**TASK TO COMPLETE**
Within the data that follows, set down exactly the lines from the one containing "gauge_seal_thickness = gauge_collar_depth" through the one containing "bpy.data.objects.remove(obj)", both ends included.

#####

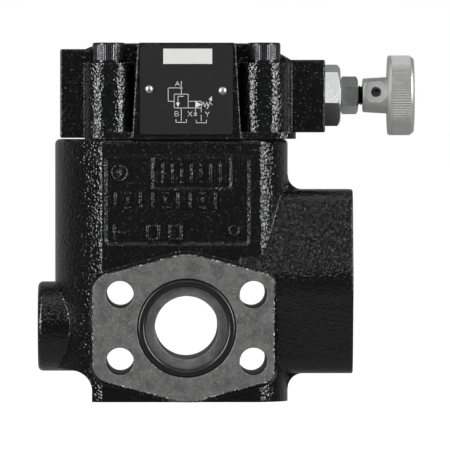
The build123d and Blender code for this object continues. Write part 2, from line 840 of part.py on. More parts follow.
# Moving spring seat with its seal
plunger_radius = plunger_stem / 2 - running_fit
plunger_groove_right = plunger_groove_left + plunger_groove_width
plunger_seat_right = plunger_left + plunger_collar_thickness
spring_plunger = turned_along_x(
    (
        (plunger_left - plunger_spigot_length, 0),
        (plunger_left - plunger_spigot_length, plunger_spigot / 2),
        (plunger_left, plunger_spigot / 2),
        (plunger_left, plunger_collar / 2),
        (plunger_seat_right, plunger_collar / 2),
        (plunger_seat_right, plunger_radius),
        (plunger_groove_left, plunger_radius),
        (plunger_groove_left, plunger_stem / 2 - groove_cut),
        (plunger_groove_right, plunger_stem / 2 - groove_cut),
        (plunger_groove_right, plunger_radius),
        (plunger_right, plunger_radius),
        (plunger_right, 0),
    )
)
spring_plunger.part.label = "spring_plunger"
export_step(spring_plunger.part, "parts/spring_plunger.step")
plunger_seal = ring_seal(
    plunger_stem / 2 - groove_cut / 2,
    gland,
    plunger_groove_width - 0.3,
    (plunger_groove_left + plunger_groove_width / 2, 0, pilot_height),
    (1, 0, 0),
)
plunger_seal.label = "plunger_seal"
export_step(plunger_seal, "parts/plunger_seal.step")


def hexagon(left, height, across_flats, turn, both_ends):
    """A hexagon nut blank on the spindle axis, with its right end or both ends bevelled."""
    corner = across_flats / 2 / cos(radians(30))
    land = across_flats / 2 * 0.96
    bevel = (corner - land) * tan(radians(30))
    outline = [(left, 0), (left, land if both_ends else corner + 1)]
    if both_ends:
        outline += [(left + bevel, corner)]
    outline += [(left + height - bevel, corner), (left + height, land), (left + height, 0)]
    with BuildPart() as blank:
        with BuildSketch(Plane(origin=(left, 0, pilot_height), x_dir=(0, 1, 0), z_dir=(1, 0, 0))):
            RegularPolygon(across_flats / 2, 6, major_radius=False, rotation=turn)
        extrude(amount=height)
        with BuildSketch(pilot_plane):
            with BuildLine():
                Polyline(*outline, close=True)
            make_face()
        revolve(axis=pilot_axis, mode=Mode.INTERSECT)
    return blank.part


# Bonnet, screwed into the head, and its seal
thread_bore = spindle_thread / 2 + seat_fit
bonnet_left = bonnet_shank_left
bonnet_right = bonnet_block_right + bonnet_height
with BuildPart() as bonnet:
    add(hexagon(bonnet_block_right, bonnet_height, bonnet_hexagon, bonnet_turn, False))
    with BuildSketch(pilot_plane):
        with BuildLine():
            Polyline(
                (bonnet_left, 0),
                (bonnet_left, bonnet_thread / 2 - seat_fit - 0.8),
                (bonnet_left + 0.8, bonnet_thread / 2 - seat_fit),
                (bonnet_block_right, bonnet_thread / 2 - seat_fit),
                (bonnet_block_right, 0),
                close=True,
            )
        make_face()
    revolve(axis=pilot_axis)
    with BuildSketch(pilot_plane):
        with BuildLine():
            Polyline(
                (bonnet_left, 0),
                (bonnet_left, plunger_stem / 2),
                (plunger_bore_end, plunger_stem / 2),
                (plunger_bore_end, thread_bore),
                (bonnet_right, thread_bore),
                (bonnet_right, 0),
                close=True,
            )
        make_face()
    revolve(axis=pilot_axis, mode=Mode.SUBTRACT)
bonnet.part.label = "bonnet"
export_step(bonnet.part, "parts/bonnet.step")
bonnet_seal = ring_seal(
    (bonnet_seal_outside + bonnet_thread) / 4,
    (bonnet_seal_outside - bonnet_thread) / 2 - 2 * seat_fit,
    bonnet_seal_depth - 2 * seat_fit,
    (bonnet_block_right - bonnet_seal_depth / 2, 0, pilot_height),
    (1, 0, 0),
)
bonnet_seal.label = "bonnet_seal"
export_step(bonnet_seal, "parts/bonnet_seal.step")

# Lock nut
with BuildPart() as lock_nut:
    add(hexagon(nut_left, nut_height, nut_hexagon, nut_turn, True))
    with Locations(Plane(origin=(nut_left, 0, pilot_height), z_dir=(1, 0, 0))):
        Cylinder(
            thread_bore,
            nut_height,
            align=(Align.CENTER, Align.CENTER, Align.MIN),
            mode=Mode.SUBTRACT,
        )
lock_nut.part.label = "lock_nut"
export_step(lock_nut.part, "parts/lock_nut.step")

# Adjusting spindle: the thread, and a thinner end with a flat for the set screw
hub_screw_way = Vector(0, -cos(radians(hub_screw_turn)), sin(radians(hub_screw_turn)))
spindle_left = plunger_right + seat_fit
spindle_shoulder = hub_left - seat_fit
with BuildPart() as adjusting_spindle:
    with BuildSketch(pilot_plane):
        with BuildLine():
            Polyline(
                (spindle_left, 0),
                (spindle_left, spindle_thread / 2 - 1),
                (spindle_left + 1, spindle_thread / 2),
                (spindle_shoulder, spindle_thread / 2),
                (spindle_shoulder, spindle_tip / 2),
                (spindle_right, spindle_tip / 2),
                (spindle_right, 0),
                close=True,
            )
        make_face()
    revolve(axis=pilot_axis)
    with BuildSketch(
        Plane(
            origin=Vector(hub_screw_x, 0, pilot_height) + hub_screw_way * spindle_flat,
            x_dir=(1, 0, 0),
            z_dir=hub_screw_way,
        )
    ):
        Rectangle(hub_screw_thread + 2, spindle_tip)
    extrude(amount=spindle_tip, mode=Mode.SUBTRACT)
adjusting_spindle.part.label = "adjusting_spindle"
export_step(adjusting_spindle.part, "parts/adjusting_spindle.step")

# Knurled knob with its hub
knob_radius = knob_diameter / 2
spot_depth = hub_large / 2 - sqrt((hub_large**2 - hub_spot**2) / 4)
spot_level = hub_large / 2 - spot_depth
with BuildPart() as knob:
    with BuildSketch(Plane(origin=(knob_left + knob_rim, 0, pilot_height), x_dir=(0, 1, 0), z_dir=(1, 0, 0))):
        with BuildLine():
            crest_and_root = [
                (
                    (knob_radius - knurl_depth * (step % 2)) * cos(pi * step / knurl_count),
                    (knob_radius - knurl_depth * (step % 2)) * sin(pi * step / knurl_count),
                )
                for step in range(2 * knurl_count)
            ]
            Polyline(*crest_and_root, close=True)
        make_face()
    extrude(amount=knob_right - knob_left - knob_rim)
    with BuildSketch(pilot_plane):
        with BuildLine():
            Polyline(
                (knob_left, 0),
                (knob_left, knob_radius + 1),
                (knob_right - knob_chamfer, knob_radius + 1),
                (knob_right - knob_chamfer, knob_radius - knurl_depth),
                (knob_right - knob_chamfer / 2, knob_radius - knurl_depth - knob_chamfer / 6),
                (knob_right, knob_radius - knurl_depth - knob_chamfer * 0.7),
                (knob_right, 0),
                close=True,
            )
        make_face()
    revolve(axis=pilot_axis, mode=Mode.INTERSECT)
    with BuildSketch(pilot_plane):
        with BuildLine():
            Polyline(
                (hub_left, 0),
                (hub_left, hub_small / 2 - 0.4),
                (hub_left + 0.4, hub_small / 2),
                (knob_left, hub_large / 2),
                (knob_left, knob_radius - 0.5),
                (knob_left + 0.5, knob_radius),
                (knob_left + knob_rim, knob_radius),
                (knob_left + knob_rim, 0),
                close=True,
            )
        make_face()
    revolve(axis=pilot_axis)
    with Locations(Plane(origin=(hub_left, 0, pilot_height), z_dir=(-1, 0, 0))):
        Hole(spindle_tip / 2 + seat_fit, depth=spindle_right - hub_left + seat_fit)
    with Locations(
        Plane(
            origin=Vector(hub_screw_x, 0, pilot_height) + hub_screw_way * hub_large / 2,
            x_dir=(1, 0, 0),
            z_dir=hub_screw_way,
        )
    ):
        CounterBoreHole(
            hub_screw_thread / 2 + seat_fit, hub_spot / 2, spot_depth, depth=hub_large / 2
        )
knob.part.label = "knob"
export_step(knob.part, "parts/knob.step")

# Set screw of the knob
hub_screw_low = spindle_flat + seat_fit
with BuildPart() as knob_set_screw:
    with Locations(
        Plane(
            origin=Vector(hub_screw_x, 0, pilot_height) + hub_screw_way * hub_screw_low,
            x_dir=(1, 0, 0),
            z_dir=hub_screw_way,
        )
    ):
        Cylinder(
            hub_screw_thread / 2,
            spot_level - hub_screw_low - 0.3,
            align=(Align.CENTER, Align.CENTER, Align.MIN),
        )
    with BuildSketch(
        Plane(
            origin=Vector(hub_screw_x, 0, pilot_height) + hub_screw_way * (spot_level - 0.3),
            x_dir=(1, 0, 0),
            z_dir=hub_screw_way,
        )
    ):
        RegularPolygon(hub_screw_thread / 4, 6, major_radius=False)
    extrude(amount=-1.5, mode=Mode.SUBTRACT)
knob_set_screw.part.label = "knob_set_screw"
export_step(knob_set_screw.part, "parts/knob_set_screw.step")


def socket_plug(outside, left, length, collar, collar_thickness, socket, socket_depth, height):
    """A screw plug with a hexagon socket in its left end, and a collar where one is given."""
    with BuildPart() as plug:
        with Locations(Plane(origin=(left, 0, height), x_dir=(0, 1, 0), z_dir=(1, 0, 0))):
            Cylinder(outside / 2, length, align=(Align.CENTER, Align.CENTER, Align.MIN))
            Cylinder(collar / 2, collar_thickness, align=(Align.CENTER, Align.CENTER, Align.MIN))
        with BuildSketch(Plane(origin=(left, 0, height), x_dir=(0, 1, 0), z_dir=(1, 0, 0))):
            RegularPolygon(socket / 2, 6, major_radius=False)
        extrude(amount=socket_depth, mode=Mode.SUBTRACT)
    return plug.part


gauge_port_plug = socket_plug(
    gauge_thread,
    -boss_face + 0.2,
    gauge_collar_depth + gauge_plug_length - 0.6,
    gauge_collar,
    gauge_collar_thickness,
    gauge_socket,
    gauge_socket_depth,
    port_a_height,
)
gauge_port_plug.label = "gauge_port_plug"
export_step(gauge_port_plug, "parts/gauge_port_plug.step")

gauge_seal_thickness = gauge_collar_depth - 0.2 - gauge_collar_thickness - 2 * seat_fit
with BuildPart() as gauge_plug_seal:
    with BuildSketch(
        Plane(origin=(-boss_face + gauge_collar_depth - seat_fit, 0, port_a_height), z_dir=(-1, 0, 0))
    ):
        Circle(gauge_collar / 2 - 0.2)
        Circle(gauge_thread / 2 + seat_fit, mode=Mode.SUBTRACT)
    extrude(amount=gauge_seal_thickness)
gauge_plug_seal.part.label = "gauge_plug_seal"
export_step(gauge_plug_seal.part, "parts/gauge_plug_seal.step")

gallery_plug = socket_plug(
    gallery_plug_thread,
    -end_block_left + 0.2,
    gallery_plug_length - 0.4,
    gallery_plug_thread,
    1.0,
    gallery_plug_socket,
    gallery_plug_socket_depth,
    pilot_height,
)
gallery_plug.label = "gallery_plug"
export_step(gallery_plug, "parts/gallery_plug.step")
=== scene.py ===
"""Looks of a pilot-operated relief valve: enamelled castings, plated adjuster, hand knob and nameplate."""
import math

import bmesh
import bpy
from mathutils import Matrix, Vector


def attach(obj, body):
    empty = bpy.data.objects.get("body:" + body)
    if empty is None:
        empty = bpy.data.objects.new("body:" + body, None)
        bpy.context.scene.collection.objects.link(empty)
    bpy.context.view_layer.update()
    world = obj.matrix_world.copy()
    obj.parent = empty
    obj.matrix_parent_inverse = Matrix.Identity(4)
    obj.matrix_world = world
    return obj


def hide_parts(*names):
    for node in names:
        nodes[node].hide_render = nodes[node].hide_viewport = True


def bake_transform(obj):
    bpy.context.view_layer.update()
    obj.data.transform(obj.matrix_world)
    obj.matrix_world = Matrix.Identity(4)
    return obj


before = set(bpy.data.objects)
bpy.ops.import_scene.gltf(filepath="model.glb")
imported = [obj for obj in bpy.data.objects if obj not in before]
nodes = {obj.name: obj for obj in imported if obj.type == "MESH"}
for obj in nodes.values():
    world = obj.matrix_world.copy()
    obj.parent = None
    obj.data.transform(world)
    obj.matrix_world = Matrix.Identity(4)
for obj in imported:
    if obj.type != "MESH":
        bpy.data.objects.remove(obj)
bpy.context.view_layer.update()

MM = 0.001

# Places of the castings, in millimetres
PORT_A_Z = 29.2
PORT_B_Z = 47.2
FLANGE_Y = 30.0
PORT_B_X = 65.5
JOINT_Z = 103.4
PORT_RADIUS = 12.5
PORT_B_BORE_LEFT = 33.0
CHAMBER_RADIUS = 22.05
CHAMBER_FLOOR = 44.0
SEAL_RADIUS = 19.5
SEAL_DEPTH = 2.8
SCREW_HOLE_RADIUS = 5.4
SCREW_LONG = 52.4
SCREW_SHORT = 26.2
PAD_PEAK = 29.6
PAD_SLOPE = math.radians(14.8)
PAD_LEFT = 37.0
PAD_RIGHT = 34.4
PAD_ROOT_Y = 27.05
LEFT_SEAM_X = -33.6
LEFT_END_X = -50.0
LEFT_LEAN = 0.36
SPINDLE_Z = 120.7
HEAD_BORE_RADIUS = 10.45

# Cap screws: their places, and the knurled side of their heads
SCREW_X = 30.5
SCREW_Y = 17.0
KNURL_RADIUS = 6.15
KNURL_LOW = 134.2
KNURL_HIGH = 140.3
KNURL_RIBS = 56.0

# A mask of a machined face or bore reaches this far past it
SKIN = 0.02

# The photograph's camera: level with the head, far away, with a long lens
CAMERA_PLACE = Vector((-14.8, -2530.0, 102.2)) * MM
CAMERA_TARGET = Vector((15.0, -30.0, 69.65)) * MM
FRAME_WIDTH = 176.4 * MM
SENSOR = 36.0


def linear(colour):
    """Linear colour of an sRGB hex value such as "#0a0a0b"."""
    parts = [int(colour[i : i + 2], 16) / 255 for i in (1, 3, 5)]
    return tuple(p / 12.92 if p <= 0.04045 else ((p + 0.055) / 1.055) ** 2.4 for p in parts) + (1.0,)


def add_node(tree, kind, inputs=None, **settings):
    """Adds a node, with its settings, and its inputs either linked to a socket or set to a value."""
    made = tree.nodes.new(kind)
    for name, value in settings.items():
        setattr(made, name, value)
    for socket, value in (inputs or {}).items():
        if isinstance(value, bpy.types.NodeSocket):
            tree.links.new(value, made.inputs[socket])
        else:
            made.inputs[socket].default_value = value
    return made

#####

**TASK RESULT**
gauge_seal_thickness = gauge_collar_depth - 0.2 - gauge_collar_thickness - 2 * seat_fit
with BuildPart() as gauge_plug_seal:
    with BuildSketch(
        Plane(origin=(-boss_face + gauge_collar_depth - seat_fit, 0, port_a_height), z_dir=(-1, 0, 0))
    ):
        Circle(gauge_collar / 2 - 0.2)
        Circle(gauge_thread / 2 + seat_fit, mode=Mode.SUBTRACT)
    extrude(amount=gauge_seal_thickness)
gauge_plug_seal.part.label = "gauge_plug_seal"
export_step(gauge_plug_seal.part, "parts/gauge_plug_seal.step")

gallery_plug = socket_plug(
    gallery_plug_thread,
    -end_block_left + 0.2,
    gallery_plug_length - 0.4,
    gallery_plug_thread,
    1.0,
    gallery_plug_socket,
    gallery_plug_socket_depth,
    pilot_height,
)
gallery_plug.label = "gallery_plug"
export_step(gallery_plug, "parts/gallery_plug.step")
=== scene.py ===
"""Looks of a pilot-operated relief valve: enamelled castings, plated adjuster, hand knob and nameplate."""
import math

import bmesh
import bpy
from mathutils import Matrix, Vector


def attach(obj, body):
    empty = bpy.data.objects.get("body:" + body)
    if empty is None:
        empty = bpy.data.objects.new("body:" + body, None)
        bpy.context.scene.collection.objects.link(empty)
    bpy.context.view_layer.update()
    world = obj.matrix_world.copy()
    obj.parent = empty
    obj.matrix_parent_inverse = Matrix.Identity(4)
    obj.matrix_world = world
    return obj


def hide_parts(*names):
    for node in names:
        nodes[node].hide_render = nodes[node].hide_viewport = True


def bake_transform(obj):
    bpy.context.view_layer.update()
    obj.data.transform(obj.matrix_world)
    obj.matrix_world = Matrix.Identity(4)
    return obj


before = set(bpy.data.objects)
bpy.ops.import_scene.gltf(filepath="model.glb")
imported = [obj for obj in bpy.data.objects if obj not in before]
nodes = {obj.name: obj for obj in imported if obj.type == "MESH"}
for obj in nodes.values():
    world = obj.matrix_world.copy()
    obj.parent = None
    obj.data.transform(world)
    obj.matrix_world = Matrix.Identity(4)
for obj in imported:
    if obj.type != "MESH":
        bpy.data.objects.remove(obj)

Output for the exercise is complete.